A further concept which has broad support among academics, meanwhile, revolves around inclusionary zoning – the reservation of a proportion of dwellings (usually 10 to 20 per cent) to be made affordable to low and moderate income earners as a condition of new development approval. Such an approach is being looked at in Victoria, for example, where the state government is drafting a pilot project which is expected to start on government land which is being readied for sale.

Phibbs, Dodson and Rowley all support this concept, with Dobson seeing ‘huge scope’ to do this within Australian cities. It may, however, be more difficult in fringe areas where margins may be tight.

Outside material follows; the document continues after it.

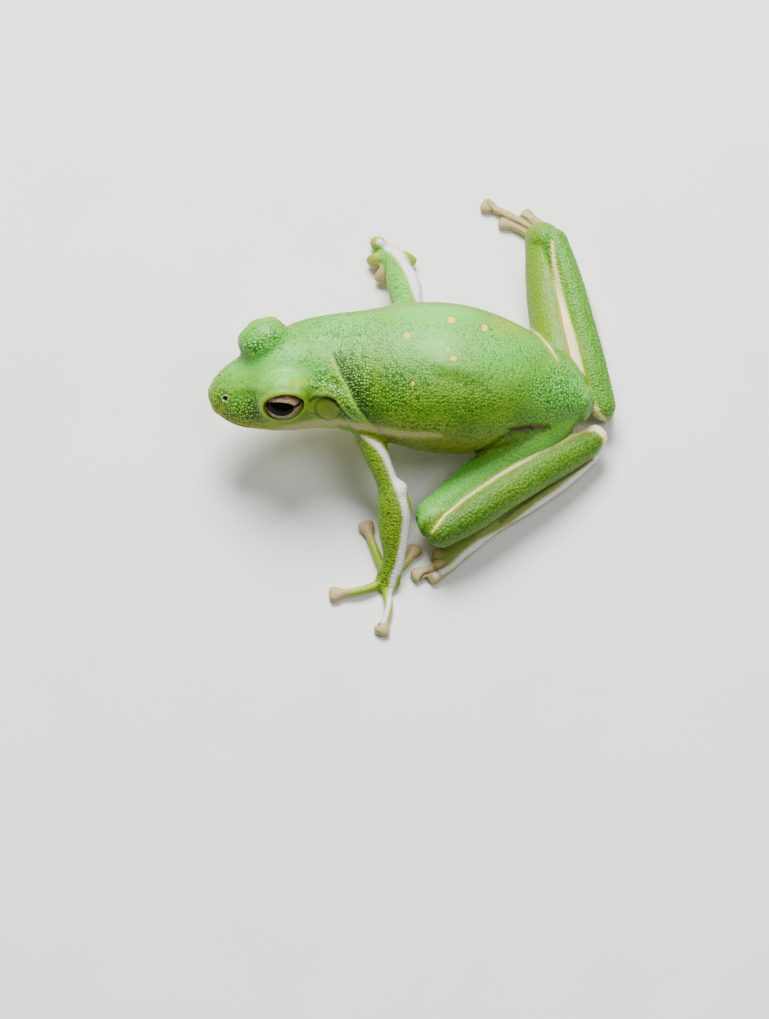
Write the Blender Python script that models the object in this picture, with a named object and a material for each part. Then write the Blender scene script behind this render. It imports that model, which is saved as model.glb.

Rowley suggested such an approach could deliver significant quantities of affordable housing, though he cautioned that such a policy took years to bed down in the United Kingdom.

Finally, Dodson says Australian governments in general lack a holistic understanding of the interplay between the housing system, market and housing policy. At a federal level, for example, he says the Minister for Housing is primarily concerned about the social and welfare aspects of housing policy as opposed to the broader economic considerations. The Treasury, meanwhile, has a good understanding of the housing market, but is under-resourced in terms of its appreciation about how the system, markets and policy interact with each other.

Dodson says more courage is needed in this area.

“I think what we need to see is bolder strategic thinking,” he said. “If you look at the Senate Inquiry which came out last year, virtually all recommendations were rejected by the government.

“There is a real disinterest in this policy area at the federal level. State governments with their limited resources are not especially adventurous in this area either.”